Les relations entre Portugais et Britanniques connaissent un moment difficile, début 1890, alors que les puissances européennes s’emploient à coloniser l’Afrique. Londres lance un ultimatum exigeant que les Portugais refrènent leurs visées sur ce vaste espace compris entre l’Angola et le Mozambique. Le gouvernement portugais se soumet à l’exigence de Londres, ce qui provoque une vague de mécontentement populaire au Portugal : l’orgueil national est froissé. Le mouvement républicain jusqu’alors plutôt discret hausse le ton, surtout dans le Nord du pays. La classe bourgeoise commence à regarder d’un œil moins sympathique la monarchie constitutionnelle tandis que les intellectuels reprochent au gouvernement de donner à ce vieux pays prestigieux qui avait traité d’égal à égal avec d’autres empires une piètre image. Et les Britanniques ne se donnent plus la peine de traiter leur allié portugais avec les égards diplomatiques habituels.

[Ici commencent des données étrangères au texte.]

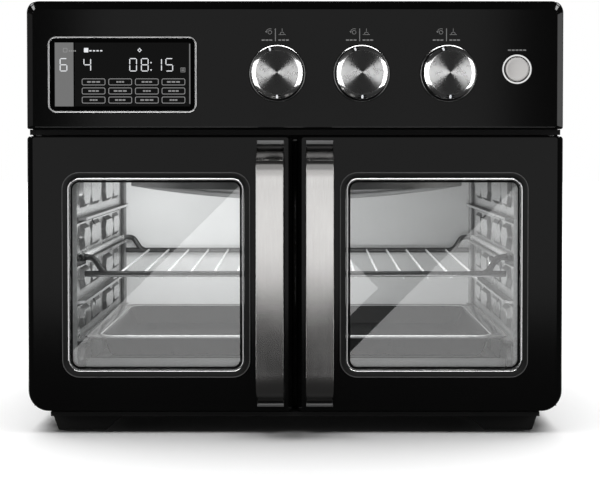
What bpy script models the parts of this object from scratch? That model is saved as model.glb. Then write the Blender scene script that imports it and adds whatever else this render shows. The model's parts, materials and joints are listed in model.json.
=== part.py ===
"""Countertop toaster oven with French doors, modelled as a separable assembly.

Units are metres.  X points to the right, Y to the rear and Z up.  The origin is on
the ground under the middle of the whole object.  A depth is a distance behind the
front plane, the flat face that the doors and the control fascia share.
"""
import math

import bmesh
import bpy
from mathutils import Matrix, Vector

# ------------------------------------------------------------------ driving sizes
WIDTH = 0.440
HEIGHT = 0.3554
FRONT_Y = -0.176                 # front plane: the origin is midway, handle to cord inlet
GAP = 0.0003                     # clearance between solids that touch on the real object
SHEET = 0.0008                   # folded and pressed steel
HALF = WIDTH / 2

# Housing
WRAP_HALF = HALF - 0.0005
WRAP_FRONT = 0.0298
WRAP_REAR = 0.3720
WRAP_CORNER = 0.010
WRAP_BOTTOM = 0.0176
REAR_PLATE = 0.0010
REAR_BULGE = 0.0080              # how far the boxed middle of the rear cover stands back
BASE_BOTTOM = 0.0133
BASE_STEP = 0.0170
BASE_HALF = 0.2016
FRAME_FRONT = 0.0280
FRAME_BACK = 0.0295
FRAME_HALF = 0.2160
RAIL_FRONT = 0.0080
RAIL_HALF = 0.2180
RAIL_Z = (0.2452, 0.2496)

# Control fascia
FASCIA_BOTTOM = 0.2500
FASCIA_DEPTH = 0.0295
FASCIA_ROUND = 0.0062
FASCIA_FACE = 0.0035
FASCIA_WALL = 0.0030
DISPLAY_X = (-0.2020, -0.0800)
DISPLAY_Z = (0.2630, 0.3259)
DISPLAY_CORNER = 0.0070
BEZEL_WIDTH = 0.0014
BEZEL_PROUD = 0.0004
BOARD_DEPTH = 0.0170
BOARD_THICK = 0.0016

KNOB_X = {"left": -0.0144, "centre": 0.0543, "right": 0.1251}
KNOB_Z = 0.2953
KNOB_RADIUS = 0.0210
KNOB_FACE_RADIUS = 0.01775
KNOB_PROUD = 0.0184
KNOB_BEVEL = 0.0024
KNOB_BACK = 0.0004
KNOB_RING = (0.02315, 0.0220)    # outer and inner radius
SHAFT_RADIUS = 0.0030
SHAFT_END = 0.0115
PLUNGER_RADIUS = 0.0033
PLUNGER_DEPTH = (0.0119, 0.0134)
ENCODER_HALF = 0.0080
ENCODER_FRONT = 0.0060
ENCODER_BORE = 0.0037
ENCODER_BORE_END = 0.0155

BUTTON_X = 0.1810
BUTTON_Z = 0.2987
BUTTON_RING = (0.0122, 0.0104)
BUTTON_RADIUS = 0.0100
BUTTON_PROUD = 0.0030
BUTTON_STEM = 0.0025
BUTTON_STEM_END = 0.0112
RING_PROUD = 0.0007
CUP_FLOOR = (0.0022, 0.0034)

# Doors
DOOR_BOTTOM = 0.0177
DOOR_TOP = 0.2443
DOOR_MEETING = 0.0015            # each door stops this far from the middle
DOOR_DEPTH = 0.0260
DOOR_SKIN = 0.0030
DOOR_WALL = 0.0030
DOOR_OUTER_ROUND = 0.0055
DOOR_MEETING_ROUND = 0.0026
DOOR_EDGE_ROUND = 0.0012
DOOR_FOOT_CORNER = 0.0170        # the big outer bottom corner, seen from the front
DOOR_SMALL_CORNER = 0.0030
DOOR_BACK_CHAMFER = 0.0030
HINGE_X = 0.2120
HINGE_DEPTH = 0.0170
HINGE_STILE = 0.0160             # solid edge of the door that the pin runs in
PIN_RADIUS = 0.0025
PIN_BORE = 0.0029
PIN_Z = (0.0240, 0.2478)
KNUCKLE_Z = (0.0300, 0.0330)
KNUCKLE_RADIUS = 0.0052
WINDOW_X = 0.1139                # centre of each window
WINDOW_Z = 0.1305
SURROUND_HALF = (0.0770, 0.0842)
SURROUND_CORNER = 0.0120
TRIM_HALF = (0.0722, 0.0794)
TRIM_CORNER = 0.0095
TRIM_WIDTH = 0.0020
TRIM_DEPTH = 0.0060
GLASS_DEPTH = (0.0022, 0.0052)
INNER_GLASS_HALF = (0.0722, 0.0794)
LINER_DEPTH = (0.0222, 0.0257)

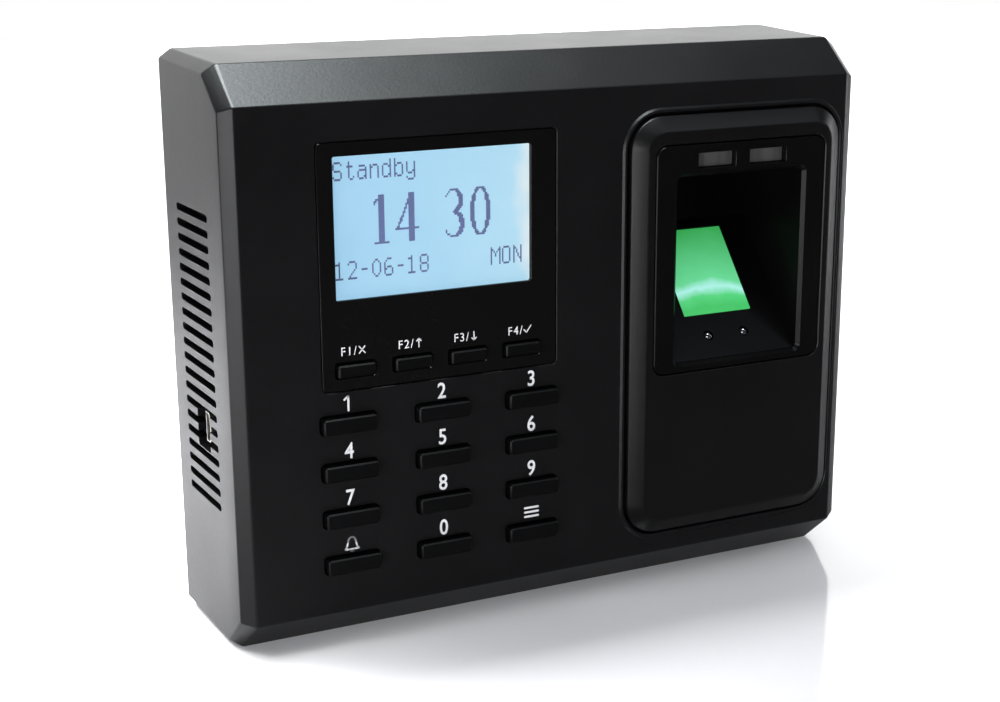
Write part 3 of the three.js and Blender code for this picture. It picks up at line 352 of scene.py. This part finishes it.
FINISHES = {
    "case_plastic": moulded_plastic("case_charcoal", (0.0020, 0.0019, 0.0021), 0.36, shine=0.075),
    "back_plastic": moulded_plastic("back_black", (0.012, 0.012, 0.013), 0.5, grain=2000),
    "gloss_black": gloss_plastic("gloss_black", (0.0014, 0.0012, 0.0012), 0.11, shine=0.05),
    "clear_window": clear_window("clear_acrylic"),
    "lcd_face": lit_display("lit_display"),
    "lcd_metal": sheet_metal("tin_plate", (0.60, 0.60, 0.61), 0.3),
    "white_diffuser": moulded_plastic("white_light_guide", (0.62, 0.66, 0.68), 0.4),
    "green_board": circuit_board("solder_mask"),
    "silicone": rubber("silicone", (0.02, 0.02, 0.021)),
    "key_plastic": moulded_plastic(
        "key_black", (0.0010, 0.0010, 0.0011), 0.33, grain=3200, depth=0.008 * MM, shine=0.04),
    "bezel_plastic": moulded_plastic(
        "bezel_slate", (0.0014, 0.0013, 0.0014), 0.33, grain=2200, depth=0.006 * MM, shine=0.07),
    "lit_prism": lit_prism("lit_prism"),
    "dark_lens": gloss_plastic("smoked_lens", (0.01, 0.008, 0.012), 0.05, streak=False),
    "light_pipe": frosted_pipe("frosted_pipe"),
    "zinc_steel": sheet_metal("zinc_steel", (0.135, 0.138, 0.146), 0.45),
    "socket_metal": sheet_metal("nickel", (0.20, 0.19, 0.17), 0.34, direction=(1, 6, 1)),
    "chip_black": moulded_plastic("epoxy_black", (0.010, 0.010, 0.011), 0.42, grain=3000),
    "terminal_green": moulded_plastic("terminal_green", (0.02, 0.19, 0.06), 0.45, grain=1800),
    "relay_blue": gloss_plastic("relay_blue", (0.012, 0.07, 0.30), 0.2),
    "ribbon": moulded_plastic("ribbon_film", (0.55, 0.48, 0.34), 0.35, grain=900),
}
GUIDE_BLACK = moulded_plastic(
    "guide_black", (0.0011, 0.0010, 0.0011), 0.30, depth=0.004 * MM, shine=0.035)
WHITE_INK = ink("white_ink", (0.44, 0.44, 0.45))
DISPLAY_DOT = ink("display_dot", (0.024, 0.036, 0.11), glow=0.8)


# ------------------------------------------------------------------ CAD nodes

def smooth_by_angle(limit):
    """A node group that shades faces smooth and keeps edges steeper than the limit sharp."""
    group = bpy.data.node_groups.new("smooth_by_angle", "GeometryNodeTree")
    group.interface.new_socket("Geometry", in_out="INPUT", socket_type="NodeSocketGeometry")
    group.interface.new_socket("Geometry", in_out="OUTPUT", socket_type="NodeSocketGeometry")
    start = group.nodes.new("NodeGroupInput")
    end = group.nodes.new("NodeGroupOutput")
    angle = group.nodes.new("GeometryNodeInputMeshEdgeAngle")
    steep = group.nodes.new("FunctionNodeCompare")
    steep.data_type = "FLOAT"
    steep.operation = "LESS_EQUAL"
    steep.inputs["B"].default_value = limit
    faces = group.nodes.new("GeometryNodeSetShadeSmooth")
    faces.domain = "FACE"
    edges = group.nodes.new("GeometryNodeSetShadeSmooth")
    edges.domain = "EDGE"
    links = group.links
    links.new(start.outputs[0], faces.inputs["Geometry"])
    links.new(faces.outputs["Geometry"], edges.inputs["Geometry"])
    links.new(angle.outputs["Unsigned Angle"], steep.inputs["A"])
    links.new(steep.outputs["Result"], edges.inputs["Shade Smooth"])
    links.new(edges.outputs["Geometry"], end.inputs[0])
    return group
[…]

Longtemps après cet ultimatum, et après l’effondrement de tous les Empires européens, des Portugais férus de leur histoire évoqueront avec amertume cette affaire dite a mapa cor de rosa, cette carte qui montrait les prétentions portugaises et leur projet de relier Angola et Mozambique. Les manuels scolaires d’histoire évoqueront cette affaire jusqu’à la fin de l’Estado Novo, en 1974 donc.